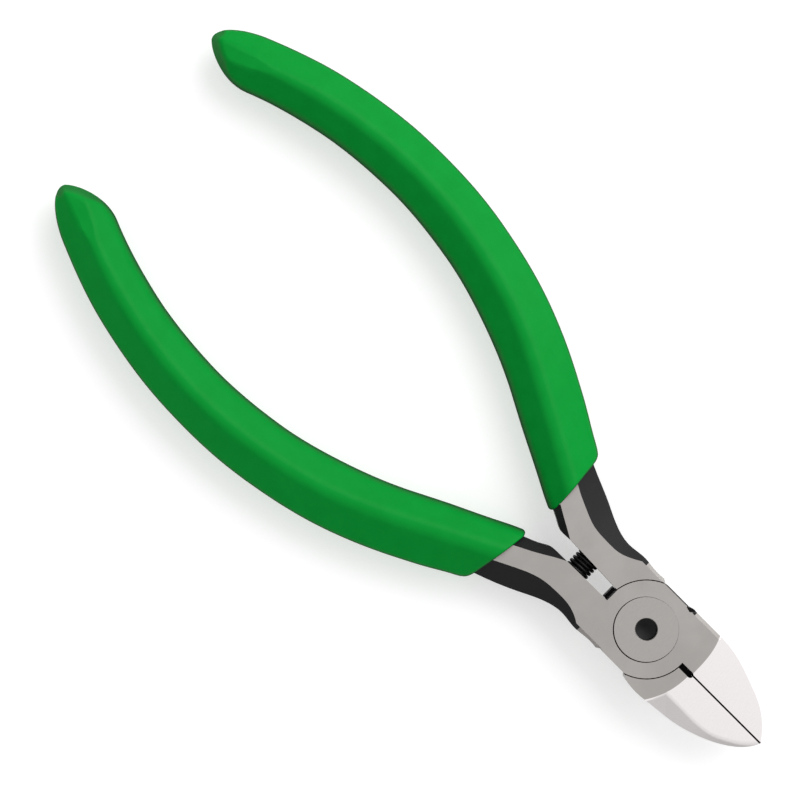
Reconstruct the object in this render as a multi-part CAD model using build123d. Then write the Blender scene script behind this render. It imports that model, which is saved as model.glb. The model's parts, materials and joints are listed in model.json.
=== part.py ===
from build123d import *
import math
import os

# Flush cut pliers of the 5 inch class: two forged halves on one rivet, a coil spring between the
# arms and a dipped vinyl sleeve on each tang. Millimetres. Everything is drawn about the pivot axis,
# with the joint's mid-plane at Z 0, +Y to the jaw tips, +X to the right-hand handle and +Z to the
# flush face. The whole tool is moved to PIVOT last.
PIVOT = (0.59, 40.22, 4.8)

# Head and joint
HALF_T = 3.4            # half the thickness of the head and arms
LAP_GAP = 0.05          # running clearance between the two joint discs
DISC_R = 6.95           # joint disc
RECESS_R = 7.1          # recess that the other half's disc turns in
DISC_FLAT_X = 6.62      # the discs are ground flat at the sides of the head
DISC_LEFT_X = 6.42      # and the upper one a little further on its free side
SIDE_CHAMFER = 0.5
NICK_FLOOR = 1.2        # height of the floor of the nick in the left shoulder
WEB_END_Y = -7.4        # the lower half's web closes the slot between the arms
WEB_HALF_X = 0.98

# Rivet
RIVET_HEAD_R, RIVET_HEAD_T = 4.6, 1.0
RIVET_SHANK_R, RIVET_TAIL_R = 3.0, 4.0
RIVET_DIMPLE_R, RIVET_DIMPLE_DEPTH = 1.53, 2.4
RIVET_CLEARANCE = 0.04
RIVET_SEAT_R = 4.7      # the head's seat is bored a little off centre, so its gap shows as a crescent
RIVET_SEAT_SHIFT = (0.08, -0.03)

# Blades
TIP_Y = 22.95
BLADE_GAP = 0.16        # between the closed cutting edges
BLADE_FALL = 4.0        # degrees that the flush face falls towards the tip
BLADE_HEEL = {"left": 9.1, "right": 8.87}       # Y where the ground blade begins
CROWN_R = 290.0         # the flush face is slightly crowned across
RUN_OUT_EASE = 0.8      # the bevel runs out at the heel at this share of its slope
UNDERSIDE_Y, UNDERSIDE_RISE = 5.0, 13.0
EDGE_LAND = 0.3         # height of the flat land at the cutting edge
EDGE_SLANT = 32.0       # degrees that the lands lean, so that they lap when closed
EDGE_HALF_ANGLE = 32.0  # of the V ground from below
BLADE_BEVELS = ((0.36, 8), (0.24, 14), (0.12, 20), (0, 27))    # inset, slope of each facet
SLOT_X, SLOT_R, SLOT_TOP_Y = 0.15, 0.45, 9.4    # relief slot at the heel of the blades
SLOT_DEPTH, SLOT_PLAY = 2.6, 0.02               # its floor belongs to the right jaw
SLOT_LIP = 0.1          # the left jaw closes the parting line this far behind the slot's end

# Return spring
SPRING_Y = -12.7
SPRING_R, WIRE_D, COILS = 1.9, 0.5, 15
POCKET_R, POCKET_DEPTH = 2.05, 3.6
ARM_INNER_X = {"right": 1.12, "left": 1.35}

# Handles: a straight run out of the arm, then one long arc back towards the axis
MOUTH_Y = -21.5
HANDLE_RUN, HANDLE_R = 15.0, 72.0
HANDLE_X = {"right": 6.95, "left": 7.25}
HANDLE_LEAN = {"right": 27.1, "left": 28.2}
GRIP_HALF_T = 4.8
GRIP_FLANK, ARM_FLANK, INNER_FLANK = 41.0, 40.0, 50.0       # slopes, degrees
GRIP_MOUTH = {"right": ((0, -21.1), (40, -27.1)), "left": ((0, -20.9), (40, -23.9))}
TANG_DROP = 0.15        # the flats stop at the sleeve, and the tang is left as forged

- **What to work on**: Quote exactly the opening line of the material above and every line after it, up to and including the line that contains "RIVET_SEAT_SHIFT = (0.08, -0.03)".

- **Finished task**:
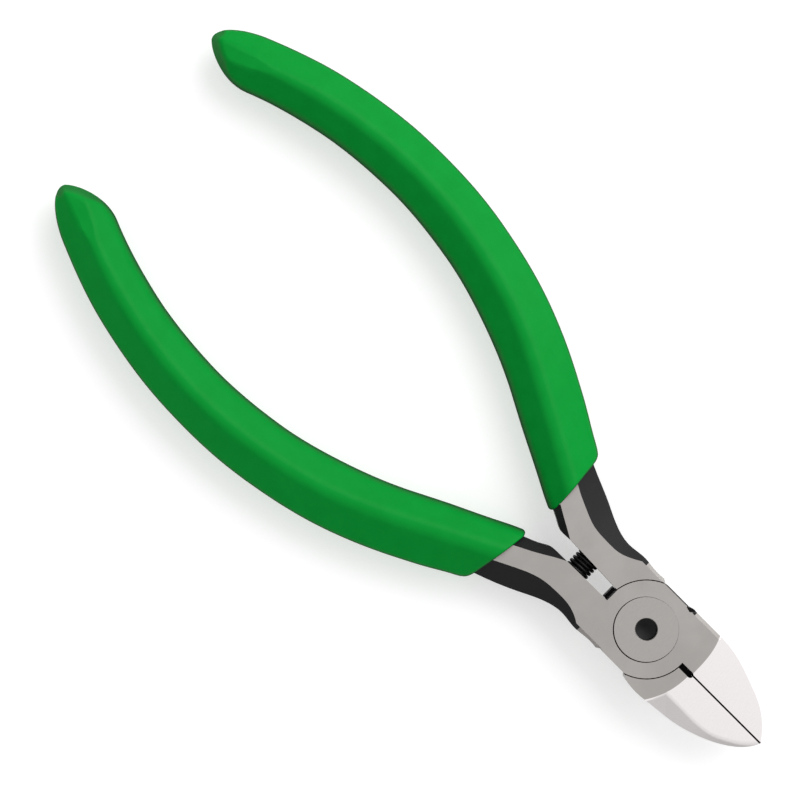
Reconstruct the object in this render as a multi-part CAD model using build123d. Then write the Blender scene script behind this render. It imports that model, which is saved as model.glb. The model's parts, materials and joints are listed in model.json.
=== part.py ===
from build123d import *
import math
import os

# Flush cut pliers of the 5 inch class: two forged halves on one rivet, a coil spring between the
# arms and a dipped vinyl sleeve on each tang. Millimetres. Everything is drawn about the pivot axis,
# with the joint's mid-plane at Z 0, +Y to the jaw tips, +X to the right-hand handle and +Z to the
# flush face. The whole tool is moved to PIVOT last.
PIVOT = (0.59, 40.22, 4.8)

# Head and joint
HALF_T = 3.4            # half the thickness of the head and arms
LAP_GAP = 0.05          # running clearance between the two joint discs
DISC_R = 6.95           # joint disc
RECESS_R = 7.1          # recess that the other half's disc turns in
DISC_FLAT_X = 6.62      # the discs are ground flat at the sides of the head
DISC_LEFT_X = 6.42      # and the upper one a little further on its free side
SIDE_CHAMFER = 0.5
NICK_FLOOR = 1.2        # height of the floor of the nick in the left shoulder
WEB_END_Y = -7.4        # the lower half's web closes the slot between the arms
WEB_HALF_X = 0.98

# Rivet
RIVET_HEAD_R, RIVET_HEAD_T = 4.6, 1.0
RIVET_SHANK_R, RIVET_TAIL_R = 3.0, 4.0
RIVET_DIMPLE_R, RIVET_DIMPLE_DEPTH = 1.53, 2.4
RIVET_CLEARANCE = 0.04
RIVET_SEAT_R = 4.7      # the head's seat is bored a little off centre, so its gap shows as a crescent
RIVET_SEAT_SHIFT = (0.08, -0.03)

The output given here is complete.